BRITISH COLUMBIA

B.C. NDP: Liberals Plan To Dismantle Land Reserve, Letter Shows

11/13/2013 03:10 EST | Updated 01/23/2014 06:56 EST
VANCOUVER - A letter from B.C.'s Agriculture Ministry suggesting the body that regulates provincial farmland put off a boundary review is proof the Liberal government is trying to dismantle the reserve, said NDP Leader Adrian Dix.

The New Democrat leader also said the letter should force the resignation of Agricultural Minister Pat Pimm.

"What we have here is an example that this document...is government policy, that this is the direction they are proceeding, and we have to, as British Columbians, fight back against it," Dix said on Wednesday.

The letter, written by Deputy Agricultural Minister Derek Sturko, asks Agricultural Land Commission Chairman Richard Bullock to defer boundary reviews in the East Kootenays until the province completes its total review of government spending.

"Given the current core review process that is under way, I believe it would be prudent, during the period of the core review of the ALC and (Agricultural Land Review), to defer any ALC decisions that would fundamentally affect the ALR (for instance, inclusions or exclusions of major blocks of land)," Sturko wrote in the letter.

Even though Sturko's letter appears to suggest suspending any commission decisions to adjust reserve land boundaries, Dix says the boundary reviews are meant to go on while the core review is taking place.

Dix said the letter is clearly a stop-work order, and that Pimm should resign for attempting to undermine the land commission.

"The letter is essentially providing instruction to the land commission to stop important work that it's doing, work that the Liberal party campaigned on in the election campaign," he said.

But Pimm disagreed.

"The NDP today are taking the words of a senior bureaucrat and trying to twist them to fit their own political agenda and reach a conclusion not supported by his letter," he said in an emailed statement.

Pimm said the deputy minister was not directing any stoppages, but was simply reminding the ALC that they were part of core review. Pimm said he was extremely disappointed the NDP was ascribing "other motives" to the comments.

Pimm has been in the centre of a political firestorm since cabinet documents leaked to the Globe and Mail indicated he proposed bringing the ALC — the independent agency that manages 4.7 million hectares of land reserved for agriculture — under the control of his ministry.

He also proposed transferring some of the commission's power to authorize industrial activity on agricultural land to the B.C. Oil and Gas Commission, the Globe and Mail reported.
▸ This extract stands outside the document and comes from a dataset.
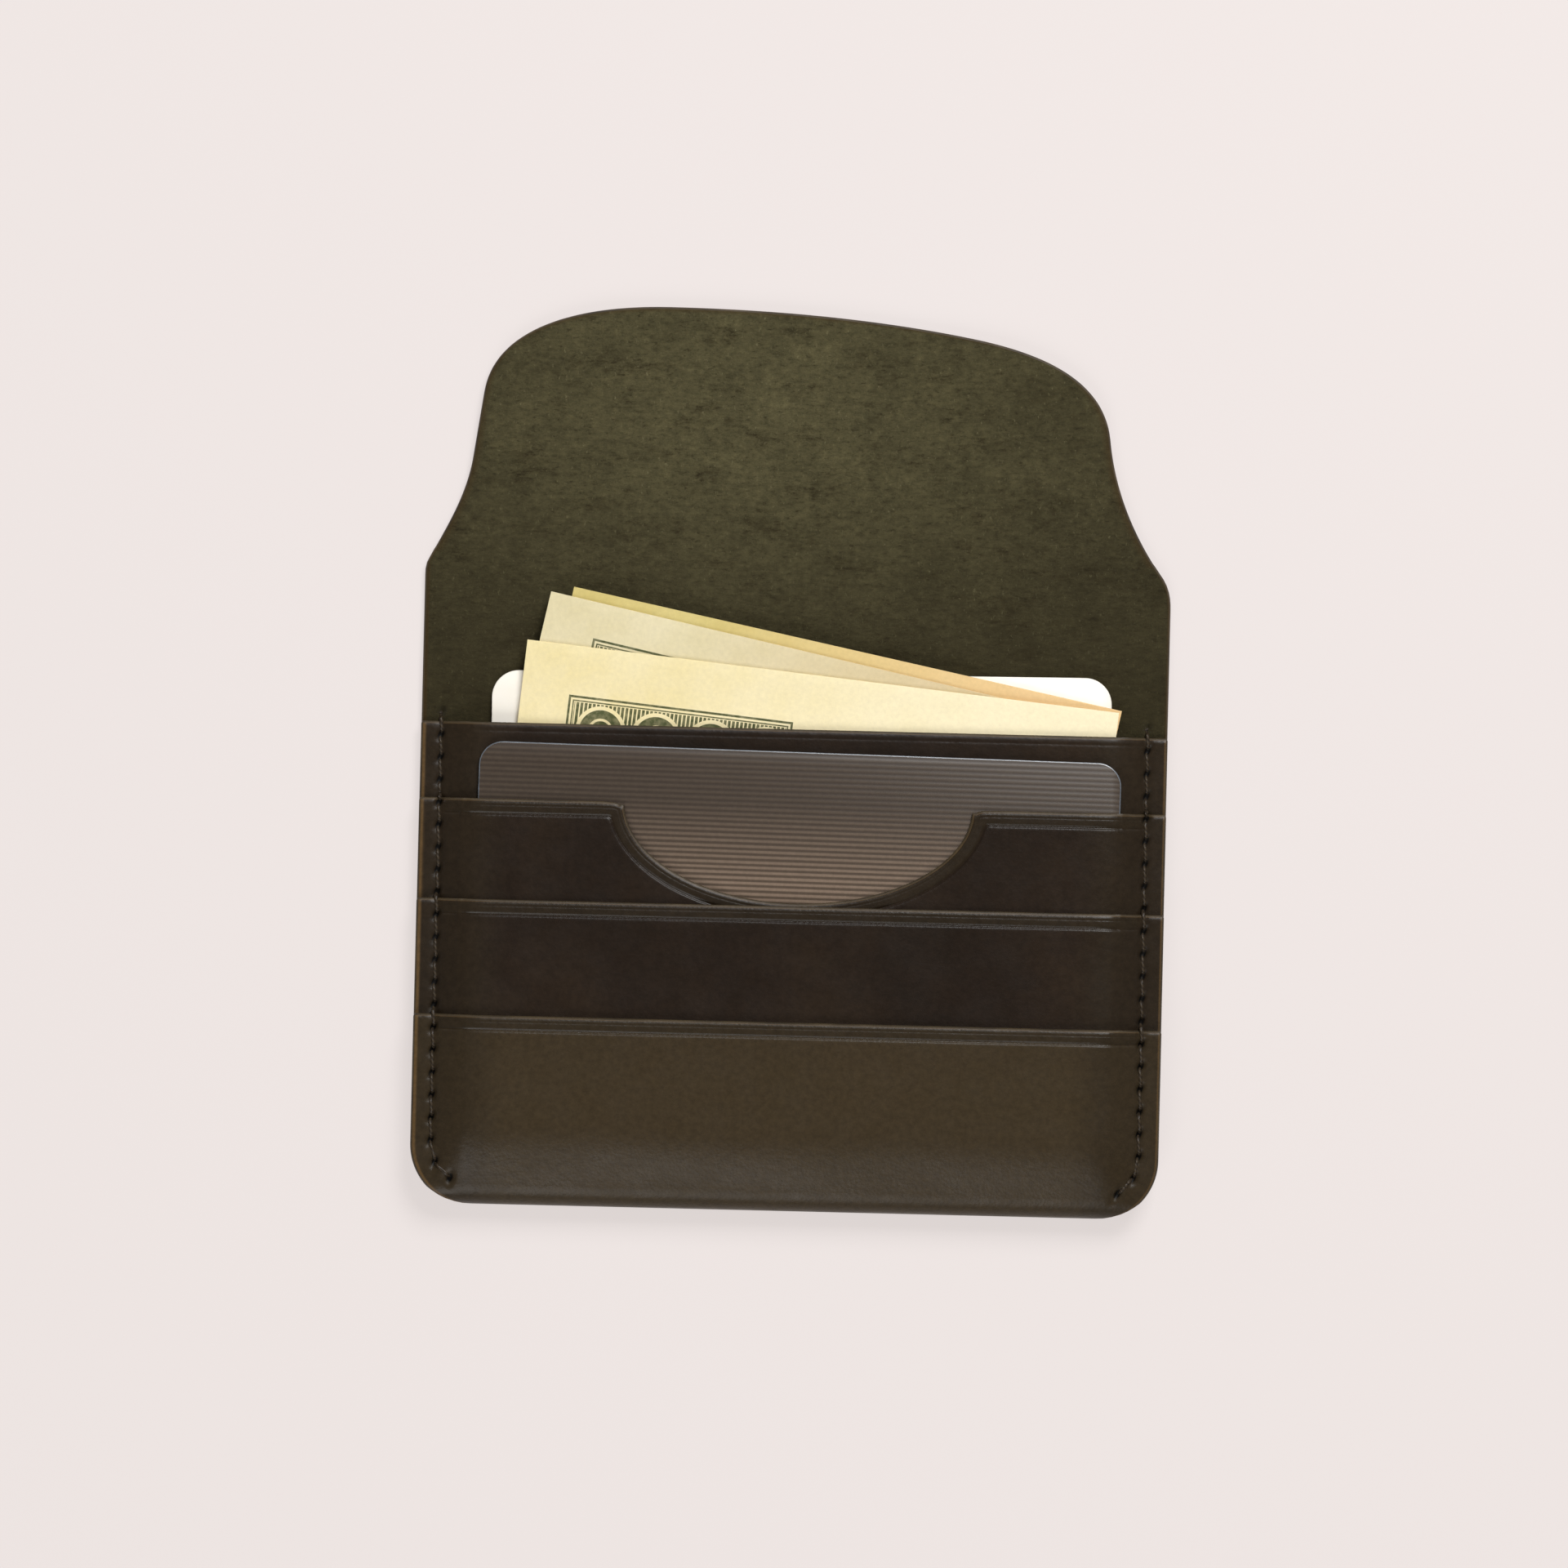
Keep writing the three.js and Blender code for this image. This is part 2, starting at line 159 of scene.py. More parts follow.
BACK_LOW, BACK_HIGH = corners("back_and_front_pocket")
FLAP_TIP = corners("flap")[1][1]
BOTTOM = BACK_LOW[1]
HALF_WIDTH = BACK_HIGH[0]
SIDE = HALF_WIDTH - EDGE_ROUND
CREASE = sorted(joint["pos_m"][1] / MM for joint in frame["joints"])
SIDES_END = CREASE[0] - STRAIGHT_BELOW_CREASE
STRIP_MIDDLE = (CREASE[0] + CREASE[1]) / 2
REAR_TOP = corners("rear_pocket_panel")[1][1]
NOTCH_TOP = corners("thumb_notch_panel")[1][1]
MIDDLE_TOP = corners("middle_pocket_panel")[1][1]
FRONT_TOP = BOTTOM + FRONT_POCKET_HEIGHT
REAR_SEAM = corners("rear_pocket_panel")[0][2]
NOTCH_SEAM = corners("thumb_notch_panel")[0][2]
MIDDLE_SEAM = corners("middle_pocket_panel")[0][2]
FRONT_SEAM = MIDDLE_SEAM + PANEL_THICK + GLUE_LINE
REAR_LIFT = corners("rear_pocket_panel")[1][2] - REAR_SEAM - PANEL_THICK
FRONT_LIFT = BACK_HIGH[2] - FRONT_SEAM - MAIN_THICK
FOLD_OUTER = (FRONT_SEAM + MAIN_THICK) / 2
FOLD_INNER = FOLD_OUTER - MAIN_THICK


def smooth(share):
    share = np.clip(share, 0, 1)
    return share * share * (3 - 2 * share)


def unit(vectors):
    return vectors / (np.linalg.norm(vectors, axis=1)[:, None] + 1e-9)


def lengths_along(points):
    """How far each point of a line is from its start."""
    steps = np.linalg.norm(np.diff(points, axis=0), axis=1)
    return np.concatenate([[0], np.cumsum(steps)])


def between_seams(x):
    """1 between the two seams, 0 on them."""
    return 1 - smooth((np.abs(x) - STITCH_LINE + 1.1) / 1.2)


def pocket_lift(x, y):
    """How far the contents lift a pocket panel, from 0 on the seams to 1 over the cards."""
    aside = (np.abs(x) - FLAT_HALF) / POCKET_SLOPE + CONTENTS_CORNER
    below = (CONTENTS_FLOOR - (y - BOTTOM)) / (CONTENTS_FLOOR - FOLD_OUTER) + CONTENTS_CORNER
    away = np.hypot(np.maximum(aside, 0), np.maximum(below, 0)) - CONTENTS_CORNER
    return 1 - smooth(away)


def pillow(share):
    """A rise that is steep beside the seam and levels off over the cards."""
    return np.sin(np.clip(share, 0, 1) * math.pi / 2) ** 1.1


def outer_height(x, y, flesh, seam, lift):
    """Height of a panel's outer face: leather stretches thin over the cards' edges, so it bends
    there more gently than its inner face."""
    across = pillow((SEAM_EDGE - np.abs(x)) / SOFT_BEND)
    up = pocket_lift(np.zeros(np.shape(x)), y)
    return np.maximum(seam + PANEL_THICK + lift * across * up, flesh + STRETCHED_THICK)


def front_swell(x, y):
    """How far the front pocket swells, from the bottom fold and the seams to the middle."""
    across = pillow((SEAM_EDGE - np.abs(x)) / SOFT_BEND)
    up = pillow((y - BOTTOM) / SOFT_RISE) ** 1.4
    return FRONT_LIFT * across * up


def body_half(y):
    """Half of the body's width at a height, which shrinks round the bottom corners."""
    above = np.clip(y - BOTTOM, 0, CORNER_RADIUS)
    return HALF_WIDTH - CORNER_RADIUS + np.sqrt(CORNER_RADIUS**2 - (CORNER_RADIUS - above) ** 2)


def waves(x, y, length, seed):
    """A soft uneven surface between about -1 and 1, whose hills are about this far apart."""
    count = 9
    rng = np.random.default_rng(seed)
    total = np.zeros(np.broadcast(x, y).shape)
    for _ in range(count):
        turn = rng.uniform(0, 2 * math.pi)
        pace = 2 * math.pi / (length * rng.uniform(0.6, 1.7))
        phase = rng.uniform(0, 2 * math.pi)
        total += np.sin((x * math.cos(turn) + y * math.sin(turn)) * pace + phase)
    return total / (count / 2)


def stitch_places(side):
    """The stitch holes of one seam, from above the rear panel down round the bottom corner."""
    arc_top = BOTTOM + CONTENTS_FLOOR + STITCH_TURN
    places = []
    y = REAR_TOP + FIRST_STITCH
    while y > arc_top:
        places.append((side * STITCH_LINE, y))
        y -= STITCH_PITCH
    start = (arc_top - y) / STITCH_CORNER
    for count in range(CORNER_STITCHES):
        angle = start + count * STITCH_PITCH / STITCH_CORNER
        x = STITCH_LINE - STITCH_CORNER * (1 - math.cos(angle))
        places.append((side * x, arc_top - STITCH_CORNER * math.sin(angle)))
    return places


HOLES = {side: stitch_places(side) for side in (-1, 1)}


def hole_marks(x, y):
    """1 in the middle of a stitch hole and 0 away from it."""
    marks = np.zeros(np.shape(x))
    for places in HOLES.values():
        for hole_x, hole_y in places:
            along = (x - hole_x) * math.sin(HOLE_SLANT) + (y - hole_y) * math.cos(HOLE_SLANT)
            across = (x - hole_x) * math.cos(HOLE_SLANT) - (y - hole_y) * math.sin(HOLE_SLANT)
            shape = np.exp(-((along / HOLE_LONG) ** 2) - (across / HOLE_WIDE) ** 2)
            marks = np.maximum(marks, shape)
    return marks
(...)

Energy and Mines Minister Bill Bennett, who is in charge of the government's core review, has said Pimm's proposal was old and had already been rejected. However, the Liberal government is considering making some minor changes, he said.

Pimm was also recently reprimanded for lobbying for the removal of a parcel of land in Fort St. John so a rodeo and RV campsite can be built — actions that the commission said could be seen as an attempt to politically influence the agency.

"We have a government that has a very nebulous ethical standards," said NDP agriculture critic Nicholas Simons. "What we have here is a situation that is calling for the Premier to take action. The dignity of resignation or authority of the premier should be used to replace (Pimm)."

Developer Terry McLeod owns the Fort St. John land that Pimm was questioning the ALC about.

While the commission rejected his application twice, he recently begun some work on the rodeo project.

McLeod said commission members toured the site, and chair Richard Bullock told him, "There's no law against you moving any dirt around on your own land," McLeod said.

"That's all I did, was move dirt on my own land," he said.

He has erected panels to pen in the animals and mobile bleachers on the site.

Even though the Agricultural Land Commission's mandate is to protect farmland, McLeod said he could barely "get the hay crop off in one year," on his land.

The rodeo project has support from the local community, he said, and he hopes the site would one day see a facility that would seat 3,000 people, with a full-sized chuck wagon racetrack.

Pimm, who is the MLA for Peace River North, has said that his support for the rodeo and campsite application was merely an attempt to advocate for a constituent.

Premier Christy Clark announced on Tuesday that Pimm has written to the province's conflict of interest commissioner for advice about situations where MLAs' duties collide with the Agricultural Land Commission.

Bullock was not available for comment.